* _WHAT YOU NEED TO DO_
List each line of the data that holds the string "joints".

* _DATA SECTION_
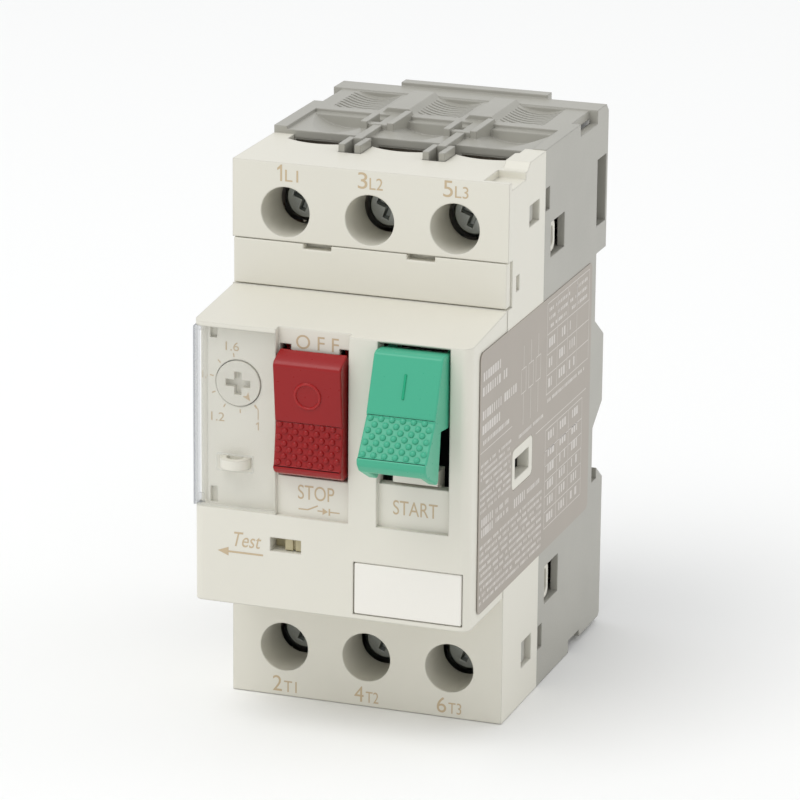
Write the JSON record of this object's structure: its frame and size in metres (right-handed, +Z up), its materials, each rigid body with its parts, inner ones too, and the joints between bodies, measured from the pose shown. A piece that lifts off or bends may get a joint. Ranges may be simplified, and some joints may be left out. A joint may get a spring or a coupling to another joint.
{
  "type": "motor protection breaker",
  "caption": "Three-pole motor protection breaker for a 35 mm rail, with rocker start and stop buttons, a current dial under a clear cover and screw clamp terminals.",
  "frame": {"origin": "centre of the rail seat plane: mid-width, on the rail's centreline height, on the plane that rests on the rail's flanges", "axes": "+Z up along the body's height, -Y out of the front with the buttons, +X to the right seen from the front"},
  "size_m": [0.0452, 0.0793, 0.0892],
  "materials": {
    "cover_plastic": "fine matt moulded thermoplastic, warm light grey",
    "base_plastic": "fine matt moulded thermoset, mid grey",
    "red_plastic": "satin moulded, deep red",
    "green_plastic": "satin moulded, sea green",
    "dial_plastic": "matt moulded, light grey",
    "clear_plastic": "clear moulded polycarbonate",
    "beige_plastic": "matt moulded, pale yellow grey",
    "white_plastic": "matt, near white",
    "label_film": "printed polyester film, taupe",
    "latch_plastic": "matt moulded, grey",
    "black_plastic": "matt moulded, black",
    "zinc_steel": "zinc plated",
    "spring_steel": "drawn wire",
    "copper_alloy": "bare copper strip",
    "enamelled_copper": "enamelled copper wire",
    "bimetal_strip": "rolled bimetal strip"
  },
  "bodies": {
    "housing": {"front_cover": "cover_plastic", "rear_base": "base_plastic", "blanking_cover": "cover_plastic", "marker_plate": "white_plastic", "rating_label": "label_film", "button_shaft": "zinc_steel", "divider_plate": "black_plastic", "mechanism_frame": "zinc_steel", "toggle_pin": "zinc_steel", "toggle_spring": "spring_steel", "latch_spring": "spring_steel", "line_terminal_1": "copper_alloy", "load_terminal_1": "copper_alloy", "load_contact_1": "copper_alloy", "arc_chute_1": "zinc_steel", "trip_coil_1": "enamelled_copper", "coil_bobbin_1": "black_plastic", "bimetal_1": "bimetal_strip", "line_terminal_2": "copper_alloy", "load_terminal_2": "copper_alloy", "load_contact_2": "copper_alloy", "arc_chute_2": "zinc_steel", "trip_coil_2": "enamelled_copper", "coil_bobbin_2": "black_plastic", "bimetal_2": "bimetal_strip", "line_terminal_3": "copper_alloy", "load_terminal_3": "copper_alloy", "load_contact_3": "copper_alloy", "arc_chute_3": "zinc_steel", "trip_coil_3": "enamelled_copper", "coil_bobbin_3": "black_plastic", "bimetal_3": "bimetal_strip"},
    "start_button": {"start_button": "green_plastic"},
    "stop_button": {"stop_button": "red_plastic"},
    "toggle_lever": {"toggle_lever": "zinc_steel"},
    "contact_bridge": {"contact_carrier": "black_plastic", "contact_springs": "spring_steel", "moving_contact_1": "copper_alloy", "moving_contact_2": "copper_alloy", "moving_contact_3": "copper_alloy"},
    "dial": {"current_dial": "dial_plastic"},
    "dial_cover": {"dial_cover": "clear_plastic"},
    "test_slider": {"test_slider": "beige_plastic"},
    "trip_bar": {"trip_bar": "black_plastic"},
    "rail_latch": {"din_latch": "latch_plastic"},
    "clamp_1": {"clamp_plate_1": "zinc_steel"},
    "screw_1": {"terminal_screw_1": "zinc_steel"},
    "clamp_2": {"clamp_plate_2": "zinc_steel"},
    "screw_2": {"terminal_screw_2": "zinc_steel"},
    "clamp_3": {"clamp_plate_3": "zinc_steel"},
    "screw_3": {"terminal_screw_3": "zinc_steel"},
    "clamp_4": {"clamp_plate_4": "zinc_steel"},
    "screw_4": {"terminal_screw_4": "zinc_steel"},
    "clamp_5": {"clamp_plate_5": "zinc_steel"},
    "screw_5": {"terminal_screw_5": "zinc_steel"},
    "clamp_6": {"clamp_plate_6": "zinc_steel"},
    "screw_6": {"terminal_screw_6": "zinc_steel"},
    "plunger_1": {"plunger_1": "zinc_steel"},
    "plunger_2": {"plunger_2": "zinc_steel"},
    "plunger_3": {"plunger_3": "zinc_steel"}
  },
  "joints": [
    {"name": "contacts_close", "type": "slide", "parent": "housing", "child": "contact_bridge", "axis": [0, 1, 0], "range_m": [0, 0.002]},
    {"name": "start_press", "type": "hinge", "parent": "housing", "child": "start_button", "pos_m": [0.0133, -0.0582, 0.0163], "axis": [1, 0, 0], "range_deg": [0, 28]},
    {"name": "stop_pop", "type": "hinge", "parent": "housing", "child": "stop_button", "pos_m": [-0.003, -0.0582, 0.0163], "axis": [1, 0, 0], "range_deg": [-28, 0]},
    {"name": "toggle_swing", "type": "hinge", "parent": "housing", "child": "toggle_lever", "pos_m": [0, -0.042, 0.0035], "axis": [1, 0, 0], "range_deg": [0, 14]},
    {"name": "dial_turn", "type": "hinge", "parent": "housing", "child": "dial", "pos_m": [-0.0156, -0.061, 0.0095], "axis": [0, 1, 0], "range_deg": [0, 209]},
    {"name": "cover_open", "type": "hinge", "parent": "housing", "child": "dial_cover", "pos_m": [-0.0219, -0.0609, 0.0041], "axis": [0, 0, -1], "range_deg": [0, 100]},
    {"name": "test_slide", "type": "slide", "parent": "housing", "child": "test_slider", "axis": [-1, 0, 0], "range_m": [0, 0.002], "stiffness_N_per_m": 150, "springref_m": -0.0005},
    {"name": "trip_slide", "type": "slide", "parent": "housing", "child": "trip_bar", "axis": [-1, 0, 0], "range_m": [0, 0.001]},
    {"name": "latch_slide", "type": "slide", "parent": "housing", "child": "rail_latch", "axis": [0, 0, -1], "range_m": [0, 0.0024], "stiffness_N_per_m": 800, "springref_m": -0.003, "deforming": ["latch_spring"]},
    {"name": "clamp_1_close", "type": "slide", "parent": "housing", "child": "clamp_1", "axis": [0, 1, 0], "range_m": [0, 0.0054]},
    {"name": "screw_1_turn", "type": "hinge", "parent": "clamp_1", "child": "screw_1", "pos_m": [-0.0138, -0.0368, 0.0329], "axis": [0, 1, 0], "range_deg": [0, 2777]},
    {"name": "clamp_2_close", "type": "slide", "parent": "housing", "child": "clamp_2", "axis": [0, 1, 0], "range_m": [0, 0.0054]},
    {"name": "screw_2_turn", "type": "hinge", "parent": "clamp_2", "child": "screw_2", "pos_m": [0, -0.0368, 0.0329], "axis": [0, 1, 0], "range_deg": [0, 2777]},
    {"name": "clamp_3_close", "type": "slide", "parent": "housing", "child": "clamp_3", "axis": [0, 1, 0], "range_m": [0, 0.0054]},
    {"name": "screw_3_turn", "type": "hinge", "parent": "clamp_3", "child": "screw_3", "pos_m": [0.0138, -0.0368, 0.0329], "axis": [0, 1, 0], "range_deg": [0, 2777]},
    {"name": "clamp_4_close", "type": "slide", "parent": "housing", "child": "clamp_4", "axis": [0, 1, 0], "range_m": [0, 0.0054]},
    {"name": "screw_4_turn", "type": "hinge", "parent": "clamp_4", "child": "screw_4", "pos_m": [-0.0138, -0.0368, -0.0383], "axis": [0, 1, 0], "range_deg": [0, 2777]},
    {"name": "clamp_5_close", "type": "slide", "parent": "housing", "child": "clamp_5", "axis": [0, 1, 0], "range_m": [0, 0.0054]},
    {"name": "screw_5_turn", "type": "hinge", "parent": "clamp_5", "child": "screw_5", "pos_m": [0, -0.0368, -0.0383], "axis": [0, 1, 0], "range_deg": [0, 2777]},
    {"name": "clamp_6_close", "type": "slide", "parent": "housing", "child": "clamp_6", "axis": [0, 1, 0], "range_m": [0, 0.0054]},
    {"name": "screw_6_turn", "type": "hinge", "parent": "clamp_6", "child": "screw_6", "pos_m": [0.0138, -0.0368, -0.0383], "axis": [0, 1, 0], "range_deg": [0, 2777]},
    {"name": "plunger_1_lift", "type": "slide", "parent": "housing", "child": "plunger_1", "axis": [0, 0, 1], "range_m": [0, 0.0015]},
    {"name": "plunger_2_lift", "type": "slide", "parent": "housing", "child": "plunger_2", "axis": [0, 0, 1], "range_m": [0, 0.0015]},
    {"name": "plunger_3_lift", "type": "slide", "parent": "housing", "child": "plunger_3", "axis": [0, 0, 1], "range_m": [0, 0.0015]}
  ],
  "couplings": [
    {"joint": "start_press", "follows": "contacts_close", "rad_per_m": 244.3},
    {"joint": "stop_pop", "follows": "contacts_close", "rad_per_m": -244.3},
    {"joint": "toggle_swing", "follows": "contacts_close", "rad_per_m": 122.1},
    {"joint": "trip_slide", "follows": "test_slide", "ratio": 0.5},
    {"joint": "screw_1_turn", "follows": "clamp_1_close", "rad_per_m": 8975},
    {"joint": "screw_2_turn", "follows": "clamp_2_close", "rad_per_m": 8975},
    {"joint": "screw_3_turn", "follows": "clamp_3_close", "rad_per_m": 8975},
    {"joint": "screw_4_turn", "follows": "clamp_4_close", "rad_per_m": 8975},
    {"joint": "screw_5_turn", "follows": "clamp_5_close", "rad_per_m": 8975},
    {"joint": "screw_6_turn", "follows": "clamp_6_close", "rad_per_m": 8975}
  ]
}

* _EXERCISE ANSWER_
Write the JSON record of this object's structure: its frame and size in metres (right-handed, +Z up), its materials, each rigid body with its parts, inner ones too, and the joints between bodies, measured from the pose shown. A piece that lifts off or bends may get a joint. Ranges may be simplified, and some joints may be left out. A joint may get a spring or a coupling to another joint.
  "joints": [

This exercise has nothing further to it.